JAKARTA – Mahkamah Konstitusi (MK) menghapus ketentuan presidential threshold dalam Pasal 222 UU Pemilu, memberikan peluang kepada setiap partai politik atau gabungan partai untuk mencalonkan presiden dan wakil presiden tanpa batas minimal perolehan suara. Keputusan ini diambil setelah permohonan dari empat mahasiswa UIN Sunan Kalijaga dikabulkan. MK menilai pasal tersebut melanggar hak politik, kedaulatan rakyat, dan moralitas. Meski demikian, dua hakim, Anwar Usman dan Danie Yusmic P. Foekh, menyampaikan dissenting opinion terhadap putusan ini.
Menteri Koordinator Bidang Hukum, HAM, Imigrasi, dan Pemasyarakatan Yusril Ihza Mahendra menegaskan pemerintah siap membahas revisi UU Pemilu bersama DPR dan melibatkan berbagai pihak, seperti KPU, Bawaslu, akademisi, dan masyarakat.
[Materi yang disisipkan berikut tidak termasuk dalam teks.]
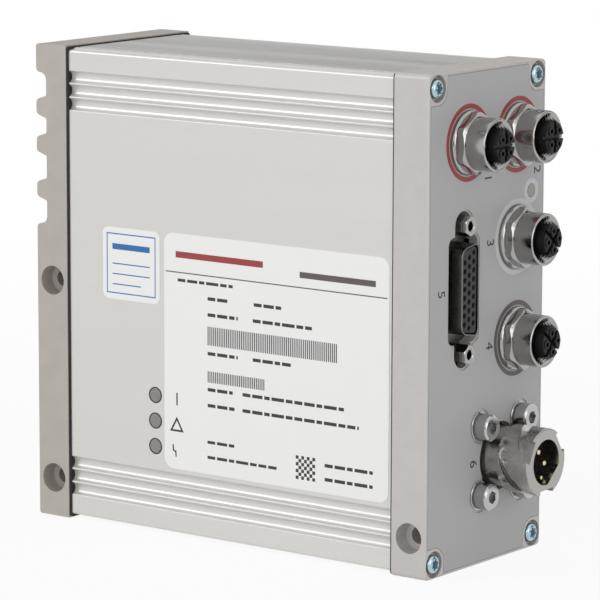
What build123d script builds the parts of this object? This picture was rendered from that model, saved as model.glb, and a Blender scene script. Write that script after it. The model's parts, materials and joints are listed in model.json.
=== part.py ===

Pembahasan ini dilakukan untuk menyesuaikan norma-norma yang terdampak penghapusan threshold, guna menjaga kelancaran pelaksanaan pemilu. Yusril juga menegaskan bahwa putusan MK bersifat final dan mengikat sesuai Pasal 24C UUD 1945.
Keputusan MK ini menandai perubahan sikap lembaga tersebut terhadap Pasal 222 UU Pemilu, yang sebelumnya telah diuji lebih dari 30 kali tanpa hasil serupa. Dalam rangka mengantisipasi potensi membanjirnya pasangan calon presiden, MK merekomendasikan lima poin dalam rekayasa konstitusional (constitutional engineering) yang diharapkan dapat menjadi pedoman dalam pemilu mendatang.